- _Problem_
Each line from the beginning of the data below through the line containing "return rows" should be repeated exactly, please.

- _Supplied information_
____

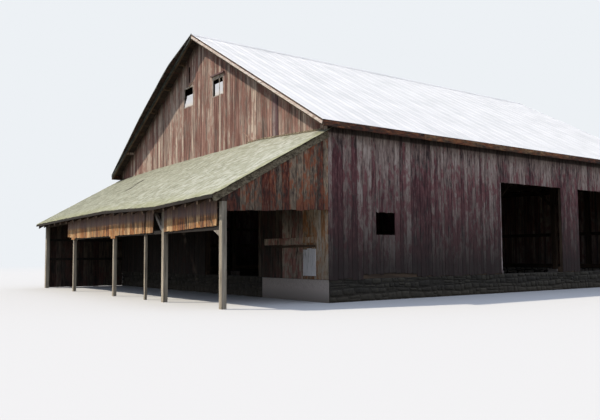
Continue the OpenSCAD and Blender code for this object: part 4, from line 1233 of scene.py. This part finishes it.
def stone_rows(seed, start, end):
    """Rough courses of field stones of different lengths, some of them split in two flat ones."""
    rng = random.Random(seed)
    rows = []
    for k in range(len(COURSE_STOPS) - 1):
        at = start
        while at < end - 0.05:
            width = min(rng.choice(STONE_LENGTHS) * rng.uniform(0.85, 1.15), end - at)
            if end - at - width < SHORTEST_STONE:
                width = end - at
            low = max(bed(k, at), bed(k, at + width)) + JOINT
            tops = [bed(k + 1, u) - JOINT for u in (at, at + width)]
            middle = low + (min(tops) - low) * rng.uniform(0.4, 0.6)
            split = rng.random() < 0.25
            spans = [(low, middle - JOINT, middle - JOINT), (middle + JOINT, *tops)] if split else [(low, *tops)]
            for span in spans:
                rows.append((at + JOINT, width - 2 * JOINT, *span, rng.random(), rng.uniform(-0.010, 0.008),
                             rng.uniform(-0.05, 0.05)))
            at += width
    return rows


def stones(seed, wall, start, end, inside):
    """The stones on the outer or inner face of one foundation wall."""
    inward, reach = Vector(WALL_FACES[wall][0]), WALL_FACES[wall][1]
    face = -inward * (reach - SIDING)
    if inside:
        place = placed(face + inward * (FOUNDATION_T + PROUD), -inward, UP)
    else:
        place = placed(face - inward * PROUD, inward, UP)
    flip = -1 if (wall in ("rear", "left")) != inside else 1
    a, b = sorted((flip * start, flip * end))
    # painted shade: every wall but the rear gets the near-black stone
    finish = field_stone if wall == "rear" else shade_darkened_damp_stone
    return boards(stone_rows(seed, a, b), place, finish, thickness=STONE_DEPTH, warp=0.012, wander=0.014,
                  rag=0.0, pattern=STONE)


FOUNDATION_T = levels("side_foundations", 0)[1] - levels("side_foundations", 0)[0]
FOUNDATION_Y = (FRONT_Y + SIDING, REAR_Y - SIDING)
PLASTERED = FRONT_DOOR[1] + 0.2
walls = [("front", -INNER_W, PLASTERED), ("rear", -INNER_W, INNER_W), ("right", *FOUNDATION_Y),
         ("left", *FOUNDATION_Y)]
laid = []
for k, (wall, start, end) in enumerate(walls):
    laid.append(stones(100 + k, wall, start, end, False))
    laid.append(stones(110 + k, wall, start + FOUNDATION_T, min(end, INNER_W) - FOUNDATION_T, True))
coat = boards([(PLASTERED, INNER_W - 0.01 - PLASTERED, 0.004, SILL_Z - 0.012, SILL_Z - 0.012, 0.4, 0.0, 0.0)],
              placed((0, FRONT_Y + SIDING - 0.010, 0), TO_REAR, UP), mortar, thickness=0.010, warp=0.002, rag=0.0)
piece_from("foundation_stones", [*laid, coat], "stone")

# %% [markdown]
# The gable windows have lost their glass. A sheet of clouded plastic closes the lower half, torn
# at its left edge in the left window. The right window keeps its middle bar and a head board.
# Bars are boxes with their edges taken off by a bevel, because a sawn edge always catches a
# little light.

# %% Windows of the gables


def beveled_boxes(boxes, bevel, finish):
    """One mesh of boxes, each given by its two corners, with beveled edges."""
    build = bmesh.new()
    for low, high in boxes:
        for v in bmesh.ops.create_cube(build, size=1.0)["verts"]:
            v.co = Vector([l + (c + 0.5) * (h - l) for c, l, h in zip(v.co, low, high)])
    bmesh.ops.bevel(build, geom=build.edges[:], offset=bevel, segments=2, affect="EDGES", profile=0.6)
    mesh = bpy.data.meshes.new("bars")
    build.to_mesh(mesh)
    build.free()
    mesh.materials.append(finish)
    return mesh


def cloudy_finish():
    """Old plastic or dusty glass that lets light through as white haze."""
    material, put, place = new_material("cloudy_window_sheet")
    haze = put("TexNoise", place, named={"Scale": 3.0, "Detail": 4.0})
    height = put("SeparateXYZ", place).outputs[2]
    # Painted reflection: the sheet goes from cream low down to bluish towards its top, like the sky reflected in it.
    up = put("MapRange", height, GABLE_WINDOWS[0][2], GABLE_WINDOWS[0][2] + 0.35)
    shade = put("ValToRGB", up, stops=((0.15, "#F3E6D3"), (0.55, "#F4F5F8"), (0.95, "#E8EDF6")))
    shade = put("MixRGB", haze, linear("#DDE0E4"), shade)
    return finished(material, put("BsdfPrincipled", named={
        "Base Color": shade, "Roughness": 0.28, "IOR": 1.5, "Coat Weight": 0.3}))


cloudy = cloudy_finish()
frame_paint = old_boards("window_frame_paint", ("#6E625A", "#94867A", "#B3A698", "#D1C6B8"),
                         ("#C9BDAE", "#D9CFC1", "#E5DED3"), 0.5)
BAR, BAR_D, PANE_T, MIDDLE_BAR = 0.035, 0.045, 0.008, 0.62
SHEET_TOP = GABLE_WINDOWS[0][2] + 0.47


def window_bars(left, right, low, top, back, front, divided):
    """The bars around a window. The right window has a middle bar and a head board as well."""
    bars = [((left, back, low), (left + BAR, front, top)), ((right - BAR, back, low), (right, front, top)),
            ((left + BAR, back, low), (right - BAR, front, low + BAR)),
            ((left + BAR, back, top - BAR), (right - BAR, front, top))]
    if divided:
        middle, inset = left + (right - left) * MIDDLE_BAR, 0.010
        bars += [((middle - BAR * 0.4, back + inset, low + BAR), (middle + BAR * 0.4, front - inset, top - BAR)),
                 ((left + BAR, back + inset, top - 0.15), (right - BAR, front - inset, top - BAR))]
    return bars


def cut_sheet(outline, y):
    """A thin sheet of clouded plastic with the given outline in X and Z."""
    points, faces = prism(outline, (y - PANE_T / 2, y + PANE_T / 2))
    return mesh_of("window_sheet", [(x, v, z) for x, z, v in points], [face[::-1] for face in faces], cloudy)


def torn_edge(left, low, top):
    """The edge of the torn sheet, which is left from the lower corner up to a quarter of the width."""
    cuts = 7
    return [(left + 0.01 + 0.20 * math.sin(k / cuts * math.pi / 2) ** 2 + 0.012 * math.sin(k * 2.3),
             low + (top - low) * k / cuts) for k in range(cuts + 1)]


bars, sheets = [], []
for out, face in ((-1, FRONT_Y), (1, REAR_Y)):
    back, front = sorted((face, face - out * BAR_D))
    y = (back + front) / 2
    for k, (left, right, low, top) in enumerate(GABLE_WINDOWS):
        divided = k == 1
        bars += window_bars(left, right, low, top, back, front, divided)
        a, b, foot = left + BAR + FIT, right - BAR - FIT, low + BAR + FIT
        if divided:
            middle = left + (right - left) * MIDDLE_BAR
            halves = [(a + 0.14, middle - BAR * 0.4 - FIT), (middle + BAR * 0.4 + FIT, b)]
            sheets += [cut_sheet([(u, foot), (v, foot), (v, SHEET_TOP), (u, SHEET_TOP)], y) for u, v in halves]
        else:
            sheets.append(cut_sheet([(b, SHEET_TOP), *torn_edge(a, foot, SHEET_TOP)[::-1], (b, foot)], y))
piece_from("gable_window_frames", [beveled_boxes(bars, 0.004, frame_paint)], "pale_trim", "window_frames")
piece_from("gable_window_sheets", sheets, "window_pane", "window_panes")

# %% [markdown]
# A few loose pieces give the gable its age: the drip board over the right window, a pale board
# that has come off and leans low on the wall, and a short one over the left window. Under the
# lean-to a rail with a pale block at its end, a dark strip below it and three whitewashed boards
# are nailed on the wall. The dark strip is the rail's painted shadow, and the pale block has the
# painted-light finish of the corner boards. One lookout under the left edge of the roof has a pale board on its side.
# Narrow boards close the joint between the lean-to's roof and the gable, a wide one edges its open
# end, and a pale one edges the first wagon doorway.

# %% Loose boards on the gable
whitewash = old_boards("flaking_whitewash", ("#B8B8B4", "#E6E4DE", "#F0EEEA", "#F8F6F4"),
                       ("#E8E6E2", "#F0EEEA", "#F6F4F2"), 0.6)


ALL_TONE = 0.8


def single_board(a, b, width, out, finish, thickness=0.022, inward=TO_REAR):
    """One board from a to b, lying on a wall, with its outer face the given distance in front."""
    a, b, inward = Vector(a), Vector(b), Vector(inward)
    length, place = (b - a).length, placed(a - inward * out, inward, b - a)
    return boards([(-width / 2, width, 0.0, length, length, ALL_TONE, 0.0, 0.0)], place, finish,
                  thickness=thickness, warp=0.002, rag=0.01)


def on_gable(x0, z0, x1, z1, *look):
    """A single board on the front of the barn, by the places of its two ends."""
    return single_board((x0, FRONT_Y, z0), (x1, FRONT_Y, z1), *look)


def roof_line(x):
    """Height of the joint between the lean-to's roof and the gable."""
    return float(lean_top(x, LEAN_BACK)) + 0.02


left_window, right_window = GABLE_WINDOWS
DRIP_Z = right_window[3] - 0.01
drip = on_gable(right_window[0] - 0.04, DRIP_Z, right_window[1] + 0.10, DRIP_Z, 0.055, 0.07, dark_board_finish, 0.07)
loose = on_gable(3.66, 5.10, 3.06, 5.50, 0.034, 0.022, hanging_finish)
short = on_gable(left_window[1] - 0.34, left_window[3] + 0.01, left_window[1] - 0.04, left_window[3] + 0.13,
                 0.05, 0.024, hanging_finish)
RAIL_X0, RAIL_X1, BLOCK_X1 = FRONT_DOOR[1] + 0.4, 6.40, 7.02
# The third board is the rail's painted shadow, a dark strip just under it.
rail = [on_gable(a, z, b, z, height, out, finish, out) for a, b, z, height, out, finish in (
    (RAIL_X0, RAIL_X1, 1.755, 0.20, 0.03, shaded_finish), (RAIL_X1 + 0.01, BLOCK_X1, 1.78, 0.17, 0.034, painted_light_corner_finish),
    (RAIL_X0 + 0.5, BLOCK_X1, 1.60, 0.07, 0.022, brown[0]))]
patches = [on_gable(x, 0.74, x, top, 0.195, 0.02, whitewash) for x, top in ((6.53, 1.50), (6.73, 1.54), (6.93, 1.52))]
LOOKOUT_X, LOOKOUT_Z = -6.30, 5.92
lookout = single_board((LOOKOUT_X, FRONT_Y, LOOKOUT_Z), (LOOKOUT_X, ROOF_Y0 + 0.05, LOOKOUT_Z), 0.10, 0.0,
                       frieze_finish, 0.006, TO_LEFT)
stops = (3.3, 4.17, 5.5, 6.6, 7.4)
joint = [on_gable(a, roof_line(a), b, roof_line(b), 0.045, 0.012, barge_finish) for a, b in zip(stops, stops[1:])]
ends = [(HALF_W, y, under_lean_deck(HALF_W, y, 0.105)) for y in (LEAN_TIP + 0.06, FRONT_Y - 0.002)]
barge = single_board(*ends, 0.18, 0.026, barge_finish, 0.024, TO_LEFT)
ends = [(HALF_W, DOOR_1[0] - 0.03, z) for z in (SILL_Z + 0.06, DOOR_HEAD - 0.02)]
jamb = single_board(*ends, 0.045, 0.014, frieze_finish, 0.013, TO_LEFT)
piece_from("loose_gable_boards", [drip, loose, short, *rail, *patches, lookout, *joint, barge, jamb], "gable_boards")

# %% [markdown]
# The stage is a pale floor and plain light. A low sun comes from the left and the front, as the
# shadow of the roof's edge on the gable shows, and the sky fills the shade. The floor and the
# sky look pale to the camera and in reflections. They send little light up, so the inside of the
# barn and the space under the lean-to stay dark.

# %% Floor
FLOOR_SIZE, FLOOR_FADE = 380.0, (26.0, 85.0)
BACKDROP, BACKDROP_STRENGTH = "#EDF1F5", 1.0


def floor_finish():
    """A pale matt floor that fades into the backdrop with distance from the barn."""
    material, put, place = new_material("pale_floor")
    rays = put("LightPath").outputs
    distance = put("VectorMath", place, operation="LENGTH").outputs["Value"]
    far = put("MapRange", distance, *FLOOR_FADE, interpolation_type="SMOOTHSTEP")
    shade = put("MixRGB", rays["Is Camera Ray"], linear("#5E5D58"), linear("#CDCECC"))
    matt = put("BsdfDiffuse", shade)
    glow = put("Emission", linear(BACKDROP), BACKDROP_STRENGTH)
    seen = put("Math", rays["Is Camera Ray"], rays["Is Glossy Ray"], operation="MAXIMUM")
    share = put("Math", far, seen, operation="MULTIPLY")
    return finished(material, put("MixShader", share, matt, glow))


corners = [(x * FLOOR_SIZE, y * FLOOR_SIZE, 0) for x, y in ((-1, -1), (1, -1), (1, 1), (-1, 1))]
floor = linked("floor", mesh_of("floor", corners, [(0, 1, 2, 3)], floor_finish()))

# %% Light
TO_SUN = Vector((-0.42, -0.465, 0.779))
SUN_STRENGTH, SUN_ANGLE = 3.45, 2.0
SKY_LOW, SKY_HIGH = 0.2, 1.1
sun = linked("sun", bpy.data.lights.new("sun", "SUN"))
sun.data.energy, sun.data.angle = SUN_STRENGTH, math.radians(SUN_ANGLE)
sun.data.color = linear("#FFF3E2")[:3]
sun.matrix_world = TO_SUN.to_track_quat("Z", "Y").to_matrix().to_4x4()
world = bpy.data.worlds.new("sky")
world.use_nodes = True
world.node_tree.nodes.clear()
put = partial(add, world.node_tree)
rays = put("LightPath").outputs
seen = put("Math", rays["Is Camera Ray"], rays["Is Glossy Ray"], operation="MAXIMUM")
seen = put("Math", seen, rays["Is Transmission Ray"], operation="MAXIMUM")
up = put("SeparateXYZ", put("TexCoord").outputs["Generated"]).outputs[2]
sky = put("MapRange", up, 0.0, 0.9, SKY_LOW, SKY_HIGH)
fill = put("Background", linear("#DDE7FF"), sky)
pale = put("Background", linear(BACKDROP), BACKDROP_STRENGTH)
put("OutputWorld", put("MixShader", seen, fill, pale))
bpy.context.scene.world = world
print("sun and sky set")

____

- _Solution to the problem_
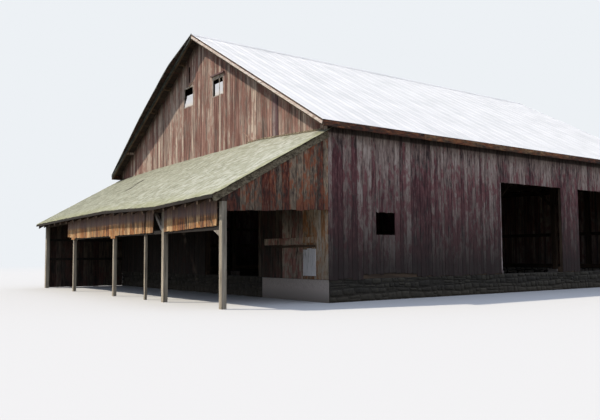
Continue the OpenSCAD and Blender code for this object: part 4, from line 1233 of scene.py. This part finishes it.
def stone_rows(seed, start, end):
    """Rough courses of field stones of different lengths, some of them split in two flat ones."""
    rng = random.Random(seed)
    rows = []
    for k in range(len(COURSE_STOPS) - 1):
        at = start
        while at < end - 0.05:
            width = min(rng.choice(STONE_LENGTHS) * rng.uniform(0.85, 1.15), end - at)
            if end - at - width < SHORTEST_STONE:
                width = end - at
            low = max(bed(k, at), bed(k, at + width)) + JOINT
            tops = [bed(k + 1, u) - JOINT for u in (at, at + width)]
            middle = low + (min(tops) - low) * rng.uniform(0.4, 0.6)
            split = rng.random() < 0.25
            spans = [(low, middle - JOINT, middle - JOINT), (middle + JOINT, *tops)] if split else [(low, *tops)]
            for span in spans:
                rows.append((at + JOINT, width - 2 * JOINT, *span, rng.random(), rng.uniform(-0.010, 0.008),
                             rng.uniform(-0.05, 0.05)))
            at += width
    return rows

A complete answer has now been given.